Изменить стиль страницы

В «Женитьбе» изображаются представители офицерско-чиновничьего сословия в их соприкосновении с купеческой средой, точкой соприкосновения взят типический бытовой случай — поиски жениха-дворянина для купеческой невесты. Купеческая сторона пьесы постепенно расширялась, начиная с набросков 1835 г., где невеста, по-видимому, была уже купчихой. В дальнейших редакциях (1836, 1841 гг.) прибавлены были Арина Пантелеймоновна с ее проповедью купеческих преимуществ и жених Стариков. Сваха Фекла является посредствующим звеном между двумя мирами, причем по своей «простонародности» ближе примыкает к купеческой стороне.

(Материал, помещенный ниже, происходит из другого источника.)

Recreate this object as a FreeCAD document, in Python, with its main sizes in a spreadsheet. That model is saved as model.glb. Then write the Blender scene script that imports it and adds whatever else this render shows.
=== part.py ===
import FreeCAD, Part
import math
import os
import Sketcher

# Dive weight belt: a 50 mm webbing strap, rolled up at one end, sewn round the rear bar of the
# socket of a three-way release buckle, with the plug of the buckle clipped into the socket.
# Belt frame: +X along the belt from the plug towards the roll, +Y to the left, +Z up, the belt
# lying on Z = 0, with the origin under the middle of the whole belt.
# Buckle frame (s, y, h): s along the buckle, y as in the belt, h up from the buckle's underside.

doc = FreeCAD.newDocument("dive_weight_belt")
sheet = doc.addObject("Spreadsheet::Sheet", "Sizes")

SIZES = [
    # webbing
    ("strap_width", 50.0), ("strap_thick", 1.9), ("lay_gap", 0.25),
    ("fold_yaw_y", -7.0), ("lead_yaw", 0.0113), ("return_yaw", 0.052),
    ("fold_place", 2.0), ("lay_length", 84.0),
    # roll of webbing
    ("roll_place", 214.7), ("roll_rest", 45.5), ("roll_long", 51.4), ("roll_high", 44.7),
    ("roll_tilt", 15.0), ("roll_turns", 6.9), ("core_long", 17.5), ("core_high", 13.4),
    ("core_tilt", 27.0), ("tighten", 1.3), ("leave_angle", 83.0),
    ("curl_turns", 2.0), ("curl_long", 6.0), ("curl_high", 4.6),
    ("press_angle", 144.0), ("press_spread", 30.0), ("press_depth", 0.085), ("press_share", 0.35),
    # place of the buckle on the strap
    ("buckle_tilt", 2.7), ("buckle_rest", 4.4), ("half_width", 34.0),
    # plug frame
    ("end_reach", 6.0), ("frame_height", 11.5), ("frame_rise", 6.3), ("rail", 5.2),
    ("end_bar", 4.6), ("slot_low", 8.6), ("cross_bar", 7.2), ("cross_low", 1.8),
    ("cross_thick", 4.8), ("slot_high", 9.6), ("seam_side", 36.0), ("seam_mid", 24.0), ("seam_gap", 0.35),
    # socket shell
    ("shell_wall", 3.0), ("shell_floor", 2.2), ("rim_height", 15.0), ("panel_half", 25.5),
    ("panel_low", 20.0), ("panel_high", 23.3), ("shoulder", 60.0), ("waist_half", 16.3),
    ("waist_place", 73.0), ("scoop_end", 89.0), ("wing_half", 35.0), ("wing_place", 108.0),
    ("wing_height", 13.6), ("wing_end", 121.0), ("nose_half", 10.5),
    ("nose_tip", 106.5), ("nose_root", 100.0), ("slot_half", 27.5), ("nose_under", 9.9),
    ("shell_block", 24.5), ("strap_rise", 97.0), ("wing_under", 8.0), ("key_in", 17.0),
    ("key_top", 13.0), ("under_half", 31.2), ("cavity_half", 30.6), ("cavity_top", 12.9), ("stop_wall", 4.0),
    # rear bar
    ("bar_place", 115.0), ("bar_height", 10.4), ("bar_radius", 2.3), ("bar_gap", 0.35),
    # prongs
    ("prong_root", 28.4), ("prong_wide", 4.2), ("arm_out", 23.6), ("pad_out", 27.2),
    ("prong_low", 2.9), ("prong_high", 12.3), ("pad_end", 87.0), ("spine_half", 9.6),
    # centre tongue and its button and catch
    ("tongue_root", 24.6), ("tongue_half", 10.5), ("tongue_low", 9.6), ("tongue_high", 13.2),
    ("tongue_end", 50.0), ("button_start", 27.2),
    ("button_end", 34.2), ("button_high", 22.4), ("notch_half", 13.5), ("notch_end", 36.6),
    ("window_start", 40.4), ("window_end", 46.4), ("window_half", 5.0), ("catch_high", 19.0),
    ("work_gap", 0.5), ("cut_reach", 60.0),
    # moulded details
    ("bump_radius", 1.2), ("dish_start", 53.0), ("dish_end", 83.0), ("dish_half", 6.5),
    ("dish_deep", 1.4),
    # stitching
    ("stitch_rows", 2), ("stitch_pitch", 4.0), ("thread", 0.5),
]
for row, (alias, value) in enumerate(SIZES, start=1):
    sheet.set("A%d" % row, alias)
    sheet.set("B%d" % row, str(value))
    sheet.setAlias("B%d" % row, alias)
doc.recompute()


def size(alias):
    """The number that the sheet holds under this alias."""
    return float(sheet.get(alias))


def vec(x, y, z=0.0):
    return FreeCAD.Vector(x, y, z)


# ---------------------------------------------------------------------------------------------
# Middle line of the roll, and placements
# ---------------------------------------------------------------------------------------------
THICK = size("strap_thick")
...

Купеческая тема не была новостью ни на сцене, ни вообще в художественной литературе. В самом начале XIX века купеческий быт воспроизводился в пьесах П. Плавильщикова. Гоголевской комедии непосредственно предшествовали «простонародные» повести М. П. Погодина из купеческого быта. В частности, можно отметить некоторую связь «Женитьбы» с повестью Погодина «Черная немочь» (1832 г.), где есть и говорливая сваха, и купец-деспот, и роспись приданого, которую он разбирает.[64]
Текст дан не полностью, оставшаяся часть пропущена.